The boutique labels — independent labels — do the heavy lifting with 1,085 new Blu-ray product offerings. If you are good at math, that adds up to 1,327 Blu-ray SKUs during the first 34 weeks of the year. That is an average of 39 new Blu-ray product offerings each week.
The entire industry’s business analytics are based on what they see. 39 Blu-ray titles a week … Blu-ray is either dead, or dying, based on those numbers.
It’s called GIGO. Garbage In, Garbage Out. If you believe 120 million households are served by 39 new Blu-ray titles per week, then you are quite content to lose billions of dollars each year on streaming and sell paperback editions of your film and television assets before cashing in on the hard cover editions.
Here is where data is not so precise. These 1,327 new Blu-ray titles — the action that business decisions are being made on — account for just 26.4 percent of the releases through the first 34 weeks of 2023 (4.8 percent for the studios and 21.6 percent for the boutique shops).
The rest? The 73.6 percent that remains, where is that coming from?
Two sources account for the bulk of the Blu-ray titles being delivered to consumers. One is legitimate and one not so much. One source operates below the radar in local markets and the other source is quite visible, but ignored, willfully ignored.
First the legitimate source … this would be local broadband or public access suppliers who use the Blu-ray, not for its hi-def appeal, but for its capacity. You can get more stuff on a Blu-ray disc than you can on a DVD … that’s the long and the short of it.
Micro broadcasters have churned out 608 new Blu-rays
thus far this year, or 12.1 percent of the release pie. Sure, the dollar volume is also micro, but
when you are a local public access system, every dollar counts.
They sell copies of the local sporting events, graduations, concerts in the park, public meetings (some by law) and other programs that the public might have an interest in.
Two points should be noted before dismissing this source as just peanuts.
First, they sell Blu-ray titles week in and week out … they wouldn’t be doing it as a hobby, so consumers are buying from this below-the-radar source. Not much in the way of dollar volume, we concede that, but every little bit helps when you are operating the equivalent of a roadside fruit stand.
Second, they are making use of the Blu-ray format for capacity. Manufacturing it on demand … an order arrives, they burn a disc from their video files and out the door it goes. It is not that complicated.
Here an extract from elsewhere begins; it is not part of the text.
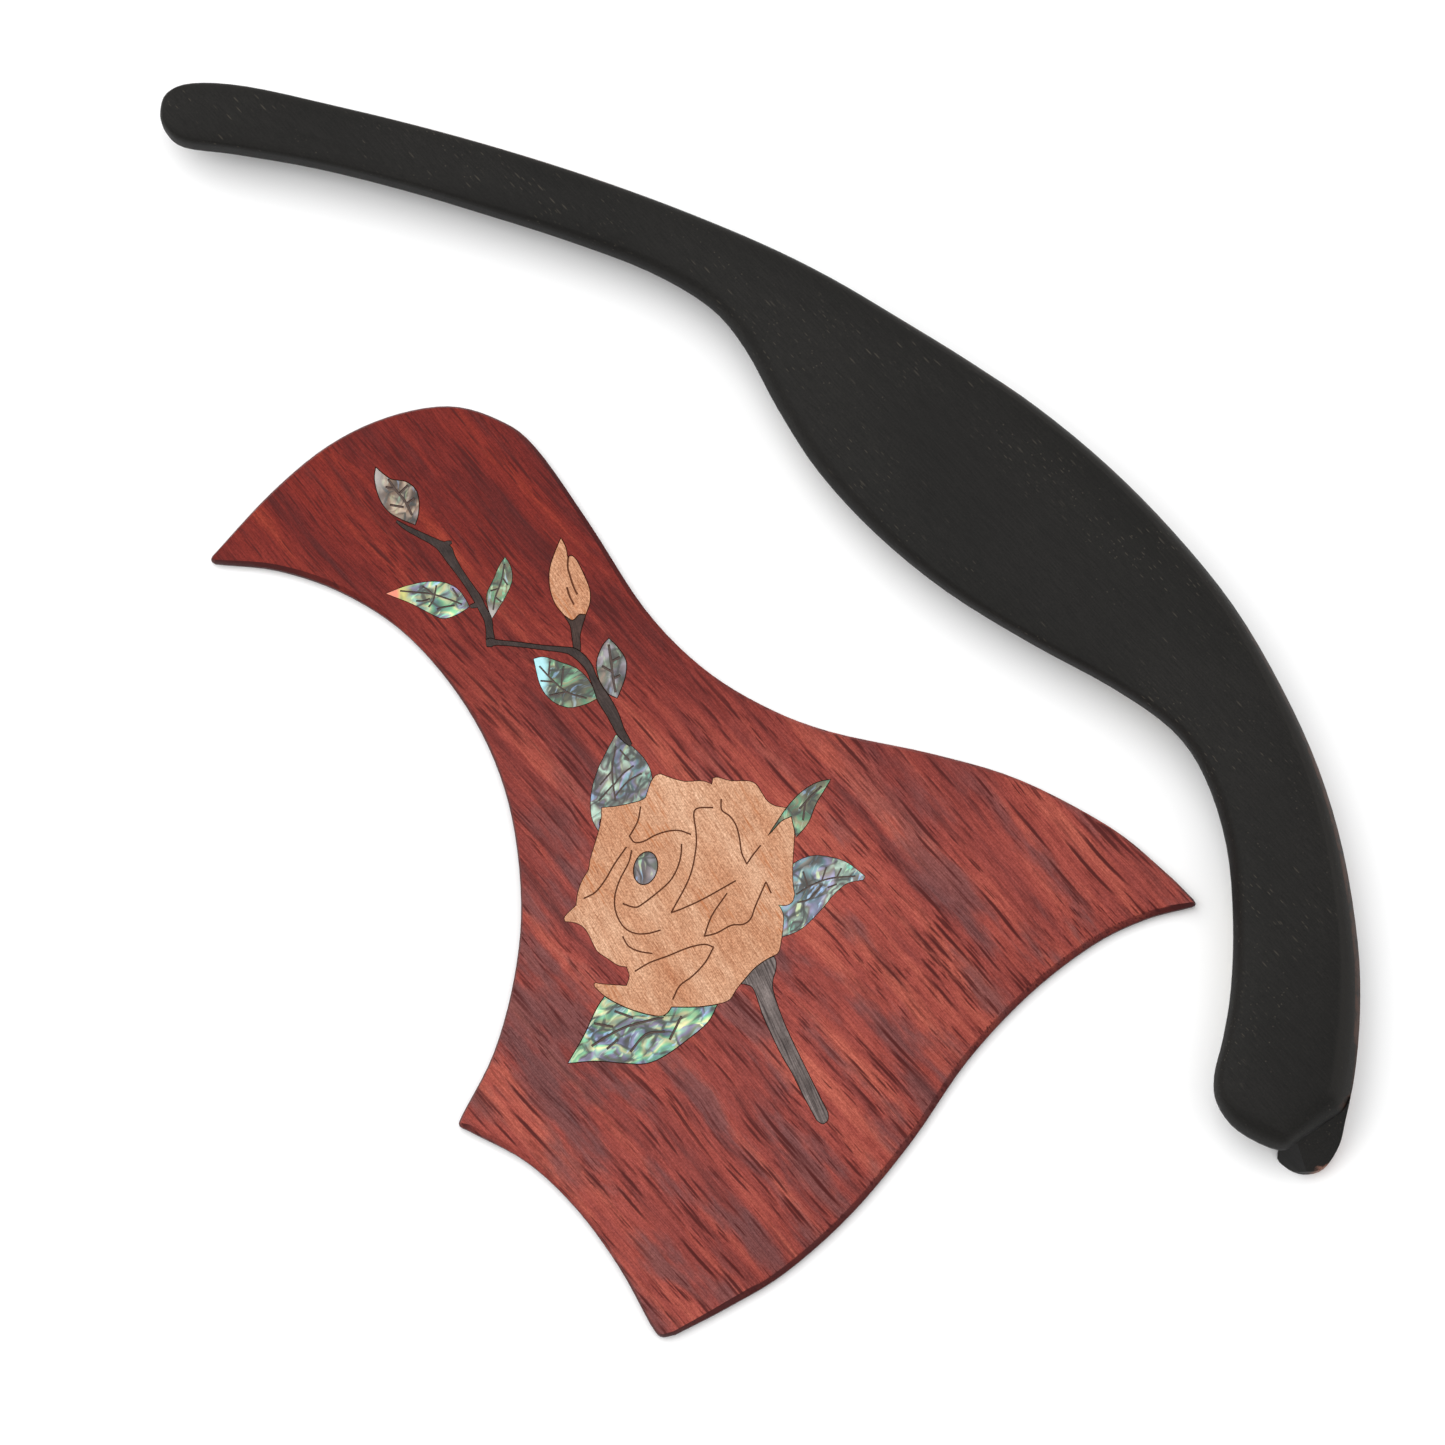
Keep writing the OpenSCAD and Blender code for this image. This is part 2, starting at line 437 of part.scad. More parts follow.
module board() {
    n = len(board_outline);
    half = n / 2;
    rim_top = board_top - board_crown;
    roll_h = [for (p = board_outline) min(roll_steepness * p[2] + roll_least, roll_most)];
    rings = concat(
        [at_height(board_outline, board_z)],
        [for (r = roll) let (ring = shifted(board_outline, -r[0]))
            [for (i = [0 : n - 1]) [ring[i][0], ring[i][1], rim_top - roll_h[i] * (1 - r[1])]]]
    );
    rim = rings[len(rings) - 1];
    middle = [for (i = [0 : half])
        let (facing = rim[(n - i) % n], m = (rim[i] + facing) / 2, w = norm(rim[i] - facing))
        [m[0], m[1], rim_top + board_crown * min(1, w / crown_span)]];
    dome = [for (share = [0.4, 0.75]) [for (i = [0 : n - 1])
        let (m = middle[i <= half ? i : n - i], rise = 1 - pow(1 - share, 2))
            [rim[i][0] + (m[0] - rim[i][0]) * share, rim[i][1] + (m[1] - rim[i][1]) * share,
             rim_top + (m[2] - rim_top) * rise]]];
    all = concat(rings, dome);
    last = len(all) - 1;
    seam = (last + 1) * n;
    polyhedron(
        points = concat([for (r = all) each r], middle),
        faces = concat(
            [for (i = [0 : half - 1])
                let (p = (n - i) % n, q = n - i - 1)
                    each i == 0 ? [[i, i + 1, q]]
                        : i == half - 1 ? [[i, i + 1, p]] : [[i, i + 1, q], [i, q, p]]],
            [for (k = [0 : last - 1]) for (i = [0 : n - 1])
                let (j = (i + 1) % n, a = k * n, b = a + n)
                    each [[a + i, b + i, b + j], [a + i, b + j, a + j]]],
            [for (i = [0 : n - 1])
                let (j = (i + 1) % n, a = last * n, p = seam + (i <= half ? i : n - i),
                     q = seam + (j <= half ? j : n - j))
                    each p == q ? [[a + i, p, a + j]] : [[a + i, p, q], [a + i, q, a + j]]]
        ),
        convexity = 8
    );
}

// The lip follows the outer edge from near the thin end to just past the board's elbow end.
lip_line = concat([for (i = [2 : side - 4]) outer_edge[i]], [[99.4, -72.3]]);
lip_end = [[98.4, -76.2], [96, -79.8], [92.6, -80.7], [89.6, -79.5], [88.2, -77]];
lip_tip = [-101.2, 106.8];
lip_rise = 0.9;                         // the lip's bare end stands this much above the board's underside
bare_below = -66;                       // the lip is bare from here towards the elbow, measured along Y

module lip() {
    skin = 0.15;                        // the lip's outer face is set in by this much from the board's
    thin_share = 0.5;                   // thickness at the thin end, as a share of lip_w
    grown_at = 0.45;                    // share of the lip's length after which it has its full thickness
    spine = curve(flat(lip_line), 4);
    n = len(spine);
    thick = [for (i = [0 : n - 1]) lip_w * (thin_share + (1 - thin_share) * min(1, i / (grown_at * n)))];
    inward = [for (i = [0 : n - 1])
        let (a = spine[max(i - 1, 0)], b = spine[min(i + 1, n - 1)]) -left_of(unit(b - a))];
    far = [for (i = [0 : n - 1]) spine[i] + inward[i] * skin];
    near = [for (i = [n - 1 : -1 : 0]) spine[i] + inward[i] * thick[i]];
    elbow = run(concat([far[n - 1]], lip_end, [near[0]]), 4);
    thin = run([near[n - 1], lip_tip, far[0]], 3);
    outline = concat([for (i = [0 : n - 2]) far[i]], elbow, [for (i = [1 : n - 2]) near[i]], thin);
    span = 150;
    difference() {
        prism(outline, 0, board_z + lip_rise);
        translate([-span, bare_below, board_z]) cube([2 * span, 2 * span, 2 * lip_rise]);
        prism(flat(board_outline), board_z, board_top);
        falling([91.7, -77], -45, 68);      // steep end beside the board's corner
        falling([94, -73.7], 34, 42);       // slope that carries on the board's rounding
    }
}

// Cuts away what lies above a plane through p at the top of the lip's bare end. The plane falls away by
// steepness degrees in the direction that lies turn degrees from -Y.
module falling(p, turn, steepness) {
    reach = 20;
    translate([p[0], p[1], board_z + lip_rise])
        rotate(turn)
            rotate([steepness, 0, 0])
                translate([-reach, -reach, 0])
                    cube([2 * reach, reach, reach]);
}

// Middle of the whole set, which every node is moved to.
rest_x = [for (p = board_outline) p[0]];
rest_y = [for (p = board_outline) p[1]];
guard_y = [for (p = guard_outline) p[1]];
centre = [(min(rest_x) + max(rest_x)) / 2, (min(guard_y) + max(rest_y)) / 2];

module placed() {
    translate([-centre[0], -centre[1], 0]) children();
}

// ---- adhesive ----

// Tape strips: [centre x, centre y, length, angle].
guard_strips = [[-66, 38, 34, 22], [-30, -12, 52, -62], [22, -28, 56, -20], [-2, -82, 44, 43]];
rest_strips = [[24, 43.5, 34, -42], [64, 12.5, 32, -48], [87, -46, 30, -90]];
rest_tape_w = 7;

module strips(list, width, z0, z1) {
    for (s = list)
        translate([s[0], s[1], z0])
            rotate(s[3])
                translate([-s[2] / 2, -width / 2, 0])
                    cube([s[2], width, z1 - z0]);
}

// ---- nodes ----

module pickguard_plate() {
    color("firebrick")
        placed() difference() {
            plate_blank();
            inlay(rose_outline, inlay_gap);
            inlay(stem_outline, inlay_gap);
            inlay(bud_outline, inlay_gap);
            inlay(calyx_outline, inlay_gap);
            twigs(upper_twigs, inlay_gap);
            twigs(lower_twigs, inlay_gap);
            for (leaf = leaf_shapes) inlay(leaf[0], inlay_gap);
        }
}
module rose_bloom() {
    color("burlywood")
        placed() difference() {
            inlay(rose_outline);
            heart(inlay_gap);
            inlay(leaf_thorn_shape[0], inlay_gap);
            lines(rose_lines, line_w);
        }
}
module rose_heart() { color("slategray") placed() heart(); }
module rose_stem() {
    color("dimgray")
        placed() difference() {
            inlay(stem_outline);
            inlay(rose_outline, inlay_gap);
        }
}
module rosebud() {
    color("burlywood")
        placed() difference() {
            inlay(bud_outline);
            lines(bud_lines, line_w);
        }
}
module bud_calyx() {
    color("dimgray")
        placed() difference() {
            inlay(calyx_outline);
            inlay(bud_outline, inlay_gap);
            twigs(lower_twigs, inlay_gap);
        }
}
module branch_upper() {
    color("dimgray")
        placed() difference() {
            twigs(upper_twigs);
            twigs(lower_twigs, inlay_gap);
        }
}
module branch_lower() { color("dimgray") placed() twigs(lower_twigs); }
module leaf_top() { shell_leaf(leaf_top_shape); }
module leaf_left() { shell_leaf(leaf_left_shape); }
module leaf_inner() { shell_leaf(leaf_inner_shape); }
module leaf_fork_left() { shell_leaf(leaf_fork_left_shape); }
module leaf_fork_right() { shell_leaf(leaf_fork_right_shape); }
module leaf_shoulder() { shell_leaf(leaf_shoulder_shape); }
module leaf_thorn() {
    color("lightseagreen")
        placed() difference() {
            inlay(leaf_thorn_shape[0]);
            lines(leaf_thorn_shape[1], vein_w);
        }
}
module leaf_right() { shell_leaf(leaf_right_shape); }
module leaf_bottom() { shell_leaf(leaf_bottom_shape); }
module pickguard_tape() { color("gainsboro") placed() strips(guard_strips, tape_w, liner_t, guard_z); }
module pickguard_liner() { color("khaki") placed() strips(guard_strips, tape_w, 0, liner_t); }
module armrest_board() { color([0.12, 0.11, 0.1]) placed() board(); }
module armrest_lip() { color([0.2, 0.13, 0.1]) placed() lip(); }
module armrest_tape() {
    color("gainsboro") placed() strips(rest_strips, rest_tape_w, board_z - tape_t, board_z);
}
module armrest_liner() {
    color("khaki") placed() strips(rest_strips, rest_tape_w, board_z - tape_t - liner_t, board_z - tape_t);
}

pickguard_plate();
rose_bloom();
rose_heart();
rose_stem();
rosebud();
bud_calyx();
branch_upper();
branch_lower();
leaf_top();
leaf_left();
leaf_inner();
leaf_fork_left();
leaf_fork_right();
leaf_shoulder();
leaf_thorn();
leaf_right();
leaf_bottom();
pickguard_tape();
pickguard_liner();
armrest_board();
armrest_lip();
armrest_tape();
armrest_liner();
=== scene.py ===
"""Looks of the acoustic guitar pickguard and armrest set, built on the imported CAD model."""

import json
import math

import bmesh
import bpy
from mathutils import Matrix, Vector


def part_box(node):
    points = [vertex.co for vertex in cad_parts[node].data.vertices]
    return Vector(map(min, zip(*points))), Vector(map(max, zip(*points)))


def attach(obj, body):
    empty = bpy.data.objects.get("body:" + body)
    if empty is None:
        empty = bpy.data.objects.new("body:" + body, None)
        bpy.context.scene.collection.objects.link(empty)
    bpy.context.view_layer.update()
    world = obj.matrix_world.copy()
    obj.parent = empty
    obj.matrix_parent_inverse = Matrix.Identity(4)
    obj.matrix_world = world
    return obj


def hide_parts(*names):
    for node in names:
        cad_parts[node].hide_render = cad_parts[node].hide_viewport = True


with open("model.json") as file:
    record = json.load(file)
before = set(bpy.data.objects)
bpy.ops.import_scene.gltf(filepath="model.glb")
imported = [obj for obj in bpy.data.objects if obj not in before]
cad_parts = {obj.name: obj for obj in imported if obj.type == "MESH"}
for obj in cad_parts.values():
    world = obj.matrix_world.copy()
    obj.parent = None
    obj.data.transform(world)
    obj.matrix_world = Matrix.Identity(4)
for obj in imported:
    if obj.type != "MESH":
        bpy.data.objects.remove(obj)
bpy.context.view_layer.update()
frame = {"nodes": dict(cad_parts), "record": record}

MM = 0.001
NODES = frame["nodes"]


# ---- camera, light and floor ----

CAMERA_TARGET = Vector((-5.0, -3.4, 2.0)) * MM
CAMERA_RISE = math.radians(78)          # above the horizon
FLOOR_HALF = 4.0                        # half of the floor's side, in metres


def look_at(thing, target):
    thing.rotation_euler = (target - thing.location).to_track_quat("-Z", "Y").to_euler()


def add_camera():
    """Looks down on the set from one metre away."""
    data = bpy.data.cameras.new("camera")
    data.sensor_width = 36.0
    data.lens = 144.0
    data.clip_start = 0.01
    camera = bpy.data.objects.new("camera", data)
    bpy.context.scene.collection.objects.link(camera)
    camera.location = CAMERA_TARGET + Vector((0, -math.cos(CAMERA_RISE), math.sin(CAMERA_RISE)))
    look_at(camera, CAMERA_TARGET)
    bpy.context.scene.camera = camera


def add_light(name, place, size, power):
    """A soft round light that shines at the middle of the part."""
    data = bpy.data.lights.new(name, "AREA")
    data.shape = "DISK"
    data.size = size
    data.energy = power
    light = bpy.data.objects.new(name, data)
    bpy.context.scene.collection.objects.link(light)
    light.location = place
    look_at(light, Vector((0, 0, 0)))


def add_sky():
    """White light from all round, weaker overhead than at the horizon."""
    world = bpy.data.worlds.new("studio")
    bpy.context.scene.world = world
    world.use_nodes = True
    tree = world.node_tree
    sky = tree.nodes.new("ShaderNodeTexCoord").outputs["Generated"]
    split = tree.nodes.new("ShaderNodeSeparateXYZ")
    fade = tree.nodes.new("ShaderNodeMapRange")
    for key, number in (("From Min", 0.0), ("From Max", 1.0), ("To Min", 0.95), ("To Max", 0.30)):
        fade.inputs[key].default_value = number
    tree.links.new(sky, split.inputs[0])
    tree.links.new(split.outputs["Z"], fade.inputs["Value"])
    tree.links.new(fade.outputs["Result"], tree.nodes["Background"].inputs["Strength"])
    tree.nodes["Background"].inputs["Color"].default_value = (1, 1, 1, 1)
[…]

If they can do this, then why can’t the streaming giants with their programming?
All three of these sources, studios, boutiques and micro broadcasters are legitimate. They are selling copies of what they produce and own. They account, so far this year, for 38.5 percent of all Blu-ray titles released.
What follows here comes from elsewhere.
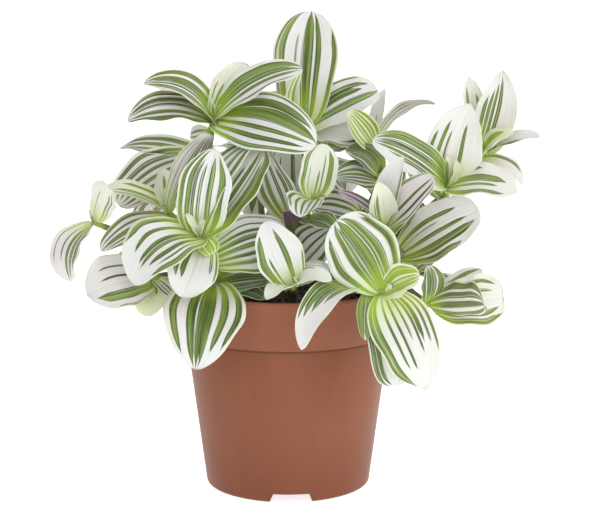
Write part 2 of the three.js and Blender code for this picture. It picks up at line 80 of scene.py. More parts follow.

What remains, the part of the ice berg below the water — 61.5 percent of the mass — are Blu-rays from “helper” and “void-filler” sites. Last century we called these sources pirates or bootleggers.
Not included in the year-to-date numbers are those “honey pot” sources operating out of China, Sri-Lanka and other exotic places where you have to be out of your mind to serve up credit card information to get a $12.99 Blu-ray edition of your favorite movie or television show.
Nope, we’re just tracking those in Tampa, Las Vegas, Oklahoma City, across the border in Canada, some European sources that have been operating forever and the like.
This is where the paperback before hard cover analogy comes in handy to understand why 61.5 percent of all Blu-ray titles released thus far this year are from “helper” sources.
When a film first surfaces at your local multiplex, the distributor (studio or independent) shares in the revenue generated with the local exhibitor. That’s the hard cover first edition.
When the same rights owner manufactures and sells physical media (DVD, Blu-ray and 4K Ultra HD), the revenue generated, either through retail distribution or direct-to-consumer sales, is exclusive. It is a one-off transaction with one consumer at a time — the rights owner controls it. This too is a hard cover edition.
Everything else that follows is the paperback version. The bulk of consumers who either don’t go out to the movies (couch potatoes) or don’t buy physical media are the down-market audience. They might watch a version of a movie with a ton of commercials … they don’t care. They might watch it on Netflix, or Amazon Prime or the Peacock; Disney+ and on and on. They consume it and move on.
The first two transactions — theatrical and physical media — the rights owner controls. But, when you slip the paperback version into the revenue stream before the hard cover sales have been tapped out, you invite “helpers” to share in the action.
The moment a film or series streams, a pristine master of the program is out there and if you haven’t satisfied consumer demand, someone else will. Just look at the numbers — and we are just talking Blu-ray — and you can’t help but notice that 61.5 percent of the Blu-ray releases so far this year are stolen intellectual properties.
Week after week major motion pictures have a digital sales window (paperback version) before the hardcover edition is made available … “helpers” are literally served up a master of the film to fill consumer demand and that’s exactly what they do.
This past week alone, we had “helper” Blu-ray editions of director Sammi Cohen’s You are So Not Invited to My Bat Mitzvah, starring Adam Sandler, filmmaker Carlos Alonso Ojea’s Killer Book Club, director Anthony Stacchi’s animated adventure, The Monkey King, plus Meg 2: The Trench, Past Lives and Evil Dead Rise.
That’s just the new film releases. Series programming would take up even more space, but to keep it simple, if it is streamed, it is available on Blu-ray (or DVD) … on average 91 new “helper” Blu-rays arrived every week this year. That’s what you get when you sell the paperback edition before fulfilling consumer demand in the channels you control … and do nothing about it.